This follows the Erik Meijer paper with the same name, which can be found here: http://www.cs.nott.ac.uk/~pszgmh/monparsing.pdf

It includes parsing, type resolution (including overload resolution) and semantic binding up to lambda closures. You can find some examples in the playground branch.

I don't like this prototype because it is not finished. I was using it to learn about monadic parsing and dynamic lookahead parsers with context, which I think would work well for this task. I fully recognize I am no more than an amateurs in parser and compiler design, which is why I don't think I can provide any kind of more formalized proposal or PR for this.

However, I have experimented with my own efforts (and those of others) enough to know that this is possible and very worthwhile. Of course, I don't have the complete formal proof ready to submit that would convince you in any way, so unfortunately this is as far as I can go right now. I hope someone in the future will be willing and able to go the extra mile.

CyrusNajmabadi commented 6 years ago

I'm not looking for a proof/complete proposal :) just a proof of concept using roslyn to demonstrate what would be easy, and what would need major work in order to finish.

GalenLee commented 6 years ago

glopesdev, I found this thread by searching specifically for “convert Syntax Tree to Expression Tree”. I would love to be able to create executable code at run time and have it be collected. I was excited to see Rosyln’s support for scripting, until I found out the code is not collected. I could see this being very helpful in rules/calculation engines (rules/formulas could be stored in a DB) and parsing files (custom parsing logic).

NMSAzulX commented 10 months ago

I'm lucky to see this post, although it's been a long time, this idea is not outdated. This idea is as bold as what I do in my bathroom. I think I can describe a balanced scenario. I have been using dynamic compilation for several years. The thing that bothers me the most is that they think compilation.Emit() is very expensive and not lightweight enough. Some people generate thousands of dynamic assembly. They still can't tolerate the memory and delay consumption impact brought by compilation.Emit(), although I'm still advising them to use compilation.Emit().

When we use Expression Trees for some simple operations, there is a way to allow passing in C# scripts and generating methods. While our requirement is too complex, we need to use Compilation to compile the code into an assembly.

expression:

Perhaps this Expression Tree can only generate a dynamic method with simple logic, and its semantics are limited.

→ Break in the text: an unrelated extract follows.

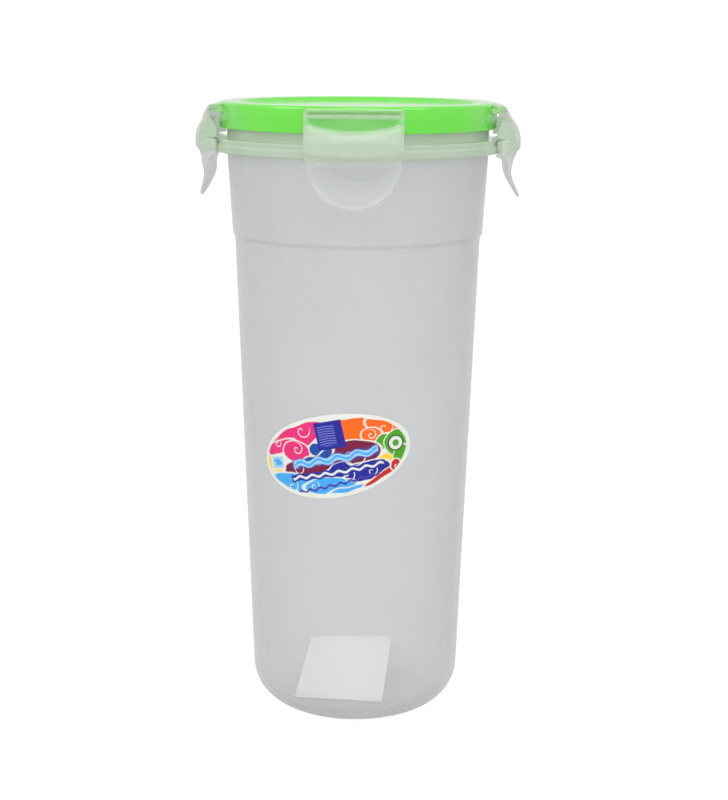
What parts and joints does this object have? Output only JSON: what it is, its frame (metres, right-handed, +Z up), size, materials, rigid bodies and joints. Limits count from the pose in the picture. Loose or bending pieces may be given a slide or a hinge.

For example, it only supports Object / Math(F) / PrimitiveType / string / DateTime / Vector128...?

case1:

var func = _csharpCompilation
.Expression
.WithParam("int arg1, char arg2")
.WithParam<CustomType>("arg3")
.Expression<int>("return arg1+arg2+arg3.Age")
.CreateDelegate()

case2:

var func = _csharpCompilation
.Expression
.WithParam("int arg1, char arg2, double arg3")
.Expression<double>("return  Math.Acos((double)arg1)+(double)arg2+arg3;")
.CreateDelegate()

complex script:

var  compilation = CSharpCompilation.Create(AssemblyName, SyntaxTrees, references, options);
compilation.Emit(
           dllStream,
           pdbStream: pdbStream);
tomaszmalik commented 8 months ago

I have used DynamicExpresso, but it didn't support a specific dynamic case that I needed. I really liked the idea of using Roslyn's SyntaxTree and converting it into a LINQ Expression. So, a while ago, I created my own parser for another project. Now, I have extracted this solution into a public repository (MIT). Maybe someone will find it useful. :) I will complete the documentation in a free moment.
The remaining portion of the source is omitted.